ISBNdb.com
- Website type: Bibliographic database
- Founded: 2001
- Country of origin: United States
- Industry: Internet, E-commerce, Big Data
- Website: isbndb.com
- Launched: 2001
- Current status: Active
- Written in: PHP

= ISBNdb.com =

Online bibliographic database

ISBNdb.com is an online bibliographic database of book metadata, founded in 2001. In July 2026, the company drew media coverage and criticism after its website advertised service to source print books for artificial intelligence companies seeking train data – a practice associated with destructive book scanning. Following the coverage, ISBNdb removed the page and said the offer had been a test of demand for service it "never brought to life".

== Business model ==
ISBNdb provides limited book metadata free of charge through its web interface; a paid subscription provides access to additional metadata fields and API access.

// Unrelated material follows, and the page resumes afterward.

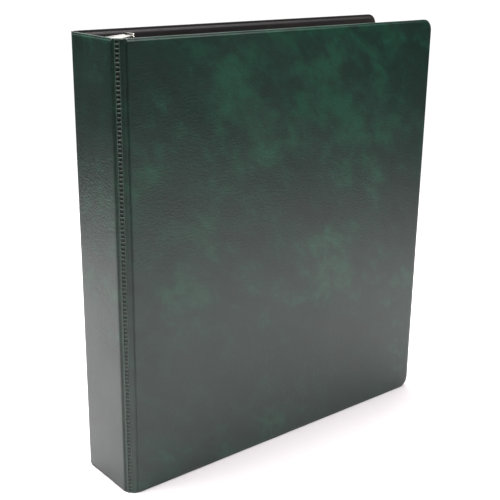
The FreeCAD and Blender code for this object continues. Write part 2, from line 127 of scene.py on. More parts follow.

=== Sourcing books for AI training ===
In July 2026, ISBNdb received significant media coverage for providing services to AI companies purchase and destroy books in bulk for AI training. The issue was first raised by 404 Media, which reported that ISBNdb claimed they can keep the identity of AI companies secret while sourcing books, noting that AI companies are aware that destroying books is bad publicity. According to the report, ISBNdb's website wrote that "Every project begins with a legally binding non-disclosure agreement. Your identity, strategy, and acquisition targets are never disclosed." ISBNdb also claimed they can procure up to one million books per order for the AI companies, including of “older, rare and specialist volumes”.

The story was met with significant outrage. The Daily Telegraph described the process as "cultural barbarism" and reported that billionaire Elon Musk responded to the concern regarding ISBNdb, saying that "I've asked the SpaceX AI team to preserve any rare books in a library and scan them the hard way rather than just cutting off the spine and scanning."

Technology website Futurism explained the rationale of such service, writing that by buying physical books and scanning them, the AI companies took advantage of the first-sale doctrine, which allows a buyer to do what they want with the books without the original copyright holder’s say-so.

Following the media coverage, ISBNdb removed the webpage which offered the book purchase services for AI companies. A spokesperson of the company told The Daily Telegraph that while ISBNdb offered the service, it was a test "to explore demand for a service we never brought to life".